Problem
The data must be written out once more, precisely as given.

Excerpted data

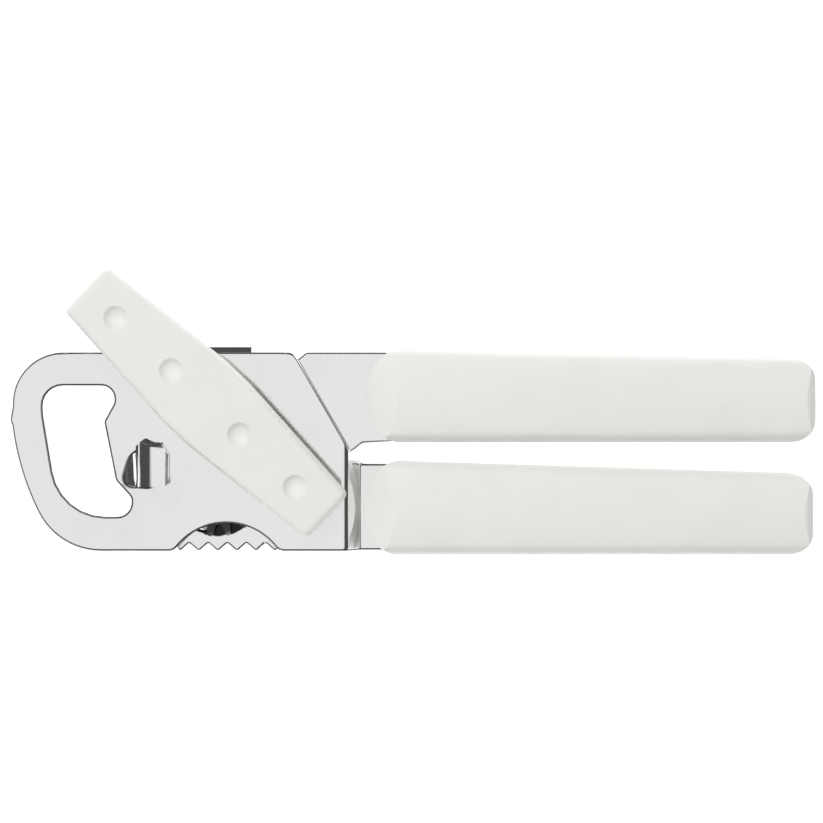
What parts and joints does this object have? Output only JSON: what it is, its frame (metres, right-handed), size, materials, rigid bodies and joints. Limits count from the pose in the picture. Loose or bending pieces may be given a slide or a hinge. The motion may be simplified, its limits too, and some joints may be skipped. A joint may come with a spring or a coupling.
{
  "type": "manual can opener",
  "caption": "Hand can opener: two pivoting chrome plates with white grips, a turning key, geared feed wheel and cutting disc, cap lifter loop and serrated cap grip.",
  "frame": {"origin": "middle of the bounding box in X and Y, at the height of the flat surface that the opener lies on", "axes": "+X along the handles, away from the wheels; +Z out of the front, along the key shaft; +Y towards the upper handle"},
  "size_m": [0.1798, 0.0629, 0.0258],
  "materials": {
    "front_plate": "bright nickel-chrome plated steel sheet",
    "lower_grip": "white moulded plastic, satin",
    "cutter_stud": "zinc plated steel",
    "cutter_screw": "zinc plated steel",
    "cutter_washer": "zinc plated steel",
    "rear_plate": "bright nickel-chrome plated steel sheet",
    "upper_grip": "white moulded plastic, satin",
    "key_bushing": "zinc plated steel",
    "key_washer": "zinc plated steel",
    "key_shaft": "zinc plated steel",
    "key_bar": "zinc plated steel",
    "key_nut": "zinc plated steel",
    "key_cover": "white moulded plastic, satin",
    "drive_gear": "stamped steel, blackened and greased",
    "feed_wheel": "hardened steel, plated",
    "feed_washer": "zinc plated steel",
    "feed_screw": "zinc plated steel",
    "cutter_hub": "zinc plated steel",
    "cutter_gear": "stamped steel, blackened and greased",
    "cutter_spacer": "zinc plated steel",
    "cutter_spring_washer": "zinc plated steel",
    "cutter_wheel": "hardened steel, ground edge"
  },
  "bodies": {
    "lower_handle": {"front_plate": "front_plate", "lower_grip": "lower_grip", "cutter_stud": "cutter_stud", "cutter_screw": "cutter_screw", "cutter_washer": "cutter_washer"},
    "upper_handle": {"rear_plate": "rear_plate", "upper_grip": "upper_grip", "key_bushing": "key_bushing"},
    "key": {"key_washer": "key_washer", "key_shaft": "key_shaft", "key_bar": "key_bar", "key_nut": "key_nut", "key_cover": "key_cover", "drive_gear": "drive_gear", "feed_wheel": "feed_wheel", "feed_washer": "feed_washer", "feed_screw": "feed_screw"},
    "cutter": {"cutter_hub": "cutter_hub", "cutter_gear": "cutter_gear", "cutter_spacer": "cutter_spacer", "cutter_spring_washer": "cutter_spring_washer", "cutter_wheel": "cutter_wheel"}
  },
  "joints": [
    {"name": "handle_pivot", "type": "hinge", "parent": "lower_handle", "child": "upper_handle", "pos_m": [-0.05973, -0.01205, 0.0075], "axis": [0, 0, 1], "range_deg": [0, 22]},
    {"name": "key_spin", "type": "hinge", "parent": "upper_handle", "child": "key", "pos_m": [-0.04498, 0.0025, 0.01], "axis": [0, 0, 1], "continuous": true},
    {"name": "cutter_spin", "type": "hinge", "parent": "lower_handle", "child": "cutter", "pos_m": [-0.04397, -0.01667, 0.006], "axis": [0, 0, 1], "continuous": true}
  ],
  "couplings": [
    {"joint": "cutter_spin", "follows": "key_spin", "ratio": -1}
  ]
}
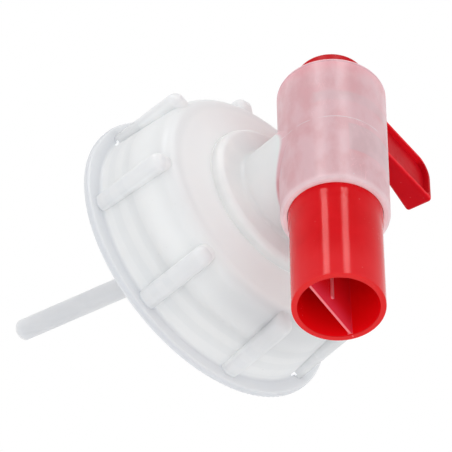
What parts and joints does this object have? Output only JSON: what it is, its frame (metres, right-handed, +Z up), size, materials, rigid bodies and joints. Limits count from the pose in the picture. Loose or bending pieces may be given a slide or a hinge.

Written solution
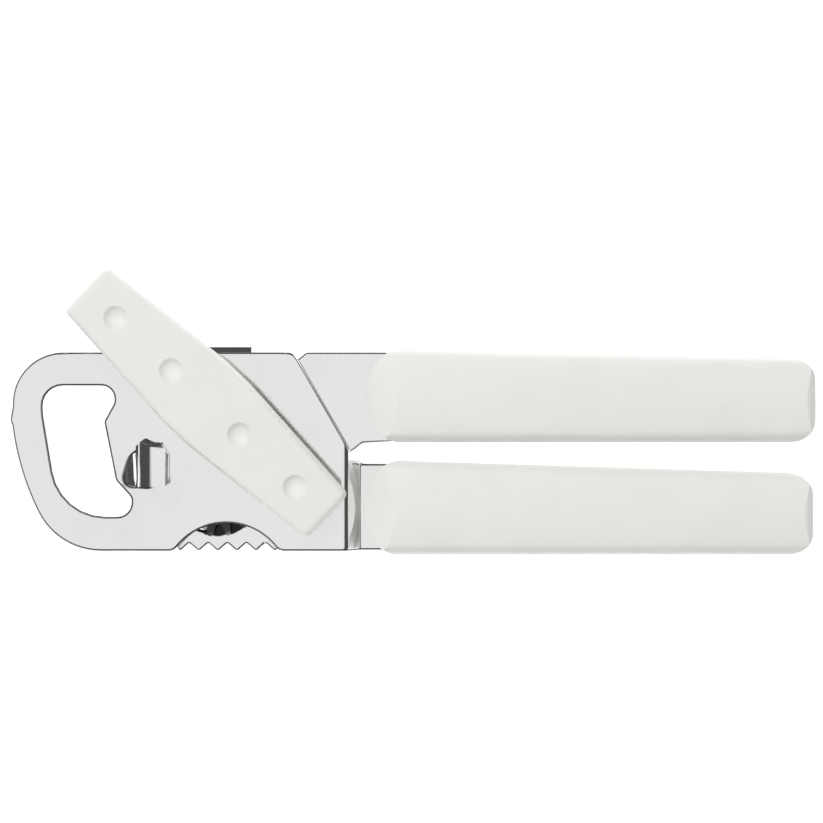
What parts and joints does this object have? Output only JSON: what it is, its frame (metres, right-handed), size, materials, rigid bodies and joints. Limits count from the pose in the picture. Loose or bending pieces may be given a slide or a hinge. The motion may be simplified, its limits too, and some joints may be skipped. A joint may come with a spring or a coupling.
{
  "type": "manual can opener",
  "caption": "Hand can opener: two pivoting chrome plates with white grips, a turning key, geared feed wheel and cutting disc, cap lifter loop and serrated cap grip.",
  "frame": {"origin": "middle of the bounding box in X and Y, at the height of the flat surface that the opener lies on", "axes": "+X along the handles, away from the wheels; +Z out of the front, along the key shaft; +Y towards the upper handle"},
  "size_m": [0.1798, 0.0629, 0.0258],
  "materials": {
    "front_plate": "bright nickel-chrome plated steel sheet",
    "lower_grip": "white moulded plastic, satin",
    "cutter_stud": "zinc plated steel",
    "cutter_screw": "zinc plated steel",
    "cutter_washer": "zinc plated steel",
    "rear_plate": "bright nickel-chrome plated steel sheet",
    "upper_grip": "white moulded plastic, satin",
    "key_bushing": "zinc plated steel",
    "key_washer": "zinc plated steel",
    "key_shaft": "zinc plated steel",
    "key_bar": "zinc plated steel",
    "key_nut": "zinc plated steel",
    "key_cover": "white moulded plastic, satin",
    "drive_gear": "stamped steel, blackened and greased",
    "feed_wheel": "hardened steel, plated",
    "feed_washer": "zinc plated steel",
    "feed_screw": "zinc plated steel",
    "cutter_hub": "zinc plated steel",
    "cutter_gear": "stamped steel, blackened and greased",
    "cutter_spacer": "zinc plated steel",
    "cutter_spring_washer": "zinc plated steel",
    "cutter_wheel": "hardened steel, ground edge"
  },
  "bodies": {
    "lower_handle": {"front_plate": "front_plate", "lower_grip": "lower_grip", "cutter_stud": "cutter_stud", "cutter_screw": "cutter_screw", "cutter_washer": "cutter_washer"},
    "upper_handle": {"rear_plate": "rear_plate", "upper_grip": "upper_grip", "key_bushing": "key_bushing"},
    "key": {"key_washer": "key_washer", "key_shaft": "key_shaft", "key_bar": "key_bar", "key_nut": "key_nut", "key_cover": "key_cover", "drive_gear": "drive_gear", "feed_wheel": "feed_wheel", "feed_washer": "feed_washer", "feed_screw": "feed_screw"},
    "cutter": {"cutter_hub": "cutter_hub", "cutter_gear": "cutter_gear", "cutter_spacer": "cutter_spacer", "cutter_spring_washer": "cutter_spring_washer", "cutter_wheel": "cutter_wheel"}
  },
  "joints": [
    {"name": "handle_pivot", "type": "hinge", "parent": "lower_handle", "child": "upper_handle", "pos_m": [-0.05973, -0.01205, 0.0075], "axis": [0, 0, 1], "range_deg": [0, 22]},
    {"name": "key_spin", "type": "hinge", "parent": "upper_handle", "child": "key", "pos_m": [-0.04498, 0.0025, 0.01], "axis": [0, 0, 1], "continuous": true},
    {"name": "cutter_spin", "type": "hinge", "parent": "lower_handle", "child": "cutter", "pos_m": [-0.04397, -0.01667, 0.006], "axis": [0, 0, 1], "continuous": true}
  ],
  "couplings": [
    {"joint": "cutter_spin", "follows": "key_spin", "ratio": -1}
  ]
}
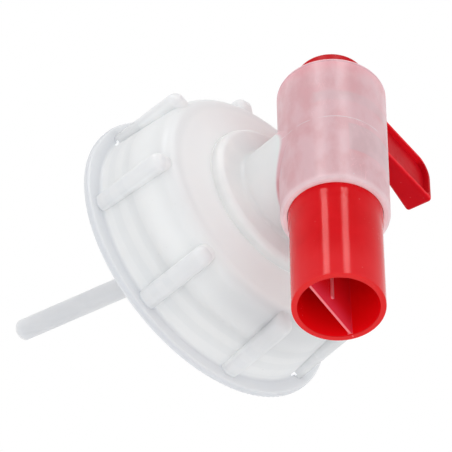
What parts and joints does this object have? Output only JSON: what it is, its frame (metres, right-handed, +Z up), size, materials, rigid bodies and joints. Limits count from the pose in the picture. Loose or bending pieces may be given a slide or a hinge.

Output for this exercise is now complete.